One of the most important changes introduced by the new legislation is the expansion of the Authority’s supervisory and enforcement powers.

Under the new laws, the CMA may conduct inspections, monitor market conduct, investigate regulatory breaches, and take enforcement action against entities that fail to comply with applicable regulations.

The Authority has also been granted wider powers to address financial instability and supervise risks affecting the market. This reflects a stronger regulatory approach towards governance, compliance, and market transparency within the UAE financial sector.

For regulated businesses, this is likely to result in increased scrutiny of compliance systems, internal controls, reporting practices, and risk management procedures.

Introduction of Early Intervention and Crisis Management Measures

The legislation also introduces formal recovery and crisis-management mechanisms for licensed financial institutions.

Where financial or operational concerns arise, the CMA may intervene at an early stage to prevent further deterioration and protect market stability. The Authority may require regulated entities to implement recovery plans, strengthen capital or liquidity positions, restructure operations, or comply with additional supervisory measures.

In certain situations, the CMA may also oversee restructuring arrangements, appoint temporary administrators, or facilitate corrective measures where necessary to protect investors and maintain market confidence.

These measures reflect regulatory practices commonly adopted in major international financial jurisdictions.

Stronger Focus on Investor Protection

Investor protection forms a central part of the new UAE capital markets regime.

The legislation places greater emphasis on transparency, fair market conduct, responsible financial practices, and accountability within the financial sector.

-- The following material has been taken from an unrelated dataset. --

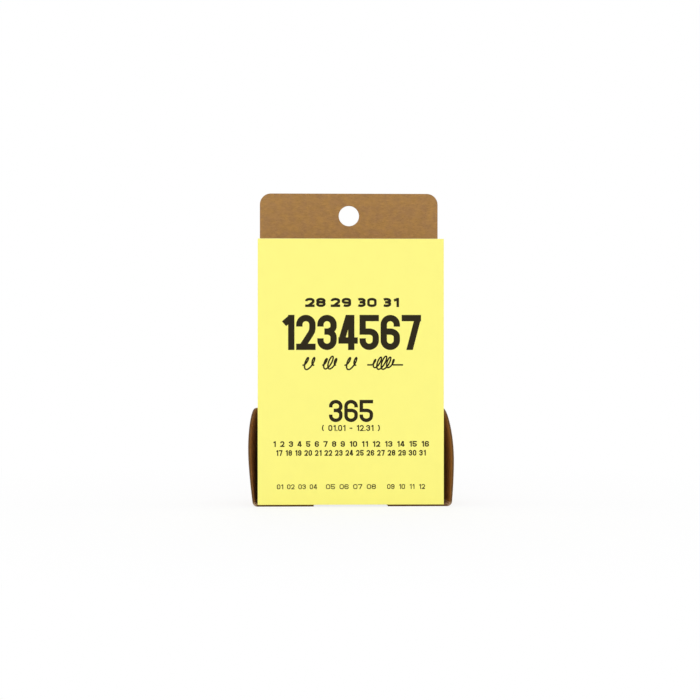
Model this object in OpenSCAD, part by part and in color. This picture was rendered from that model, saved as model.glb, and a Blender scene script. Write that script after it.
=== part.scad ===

The reforms are also intended to improve confidence in UAE financial markets and strengthen the country’s position as an international financial centre.

The laws further support alignment with international regulatory standards and recommendations issued by organisations such as:

  • the International Organization of Securities Commissions (IOSCO);

  • the International Monetary Fund (IMF);

  • the World Bank; and

  • the Financial Action Task Force (FATF).

This alignment is expected to support international cooperation, investor confidence, and cross-border recognition of UAE financial markets.

Higher Penalties and Enforcement Measures

The new framework also introduces stricter enforcement mechanisms and significantly higher financial penalties for regulatory violations.

Under the legislation, the CMA may impose administrative penalties based on the seriousness of the violation, the scale of the transaction, and the financial benefit obtained from the misconduct.

In certain cases, penalties may reach up to ten times the profit gained or loss avoided as a result of the violation.

The Authority may also publish sanctions and enforcement actions through official channels, which increases reputational risk for non-compliant businesses operating within the financial sector.

Impact on Financial Businesses in the UAE

The reforms are expected to have a direct impact on:

  • investment firms;

  • brokerage companies;

  • asset managers;

  • listed entities;

  • financial advisors;

  • fintech companies; and

  • virtual asset service providers.

Businesses operating within the financial sector may now need to reassess their compliance procedures, governance structures, reporting systems, and internal controls to ensure alignment with the new regulatory requirements.

As regulatory expectations continue to increase, compliance and governance are likely to become more central operational priorities for financial institutions operating in the UAE.

Conclusion

The UAE’s new Capital Markets Authority laws represent a major development in the country’s financial regulatory system.

By expanding supervisory powers, introducing stronger enforcement mechanisms, improving investor protection, and aligning UAE regulations with international standards, the reforms are expected to significantly reshape the regulation of financial markets within the UAE from 2026 onward.

The direction of the reforms is clear: greater financial growth and innovation will be accompanied by stronger regulatory oversight, increased accountability, and higher compliance expectations for market participants.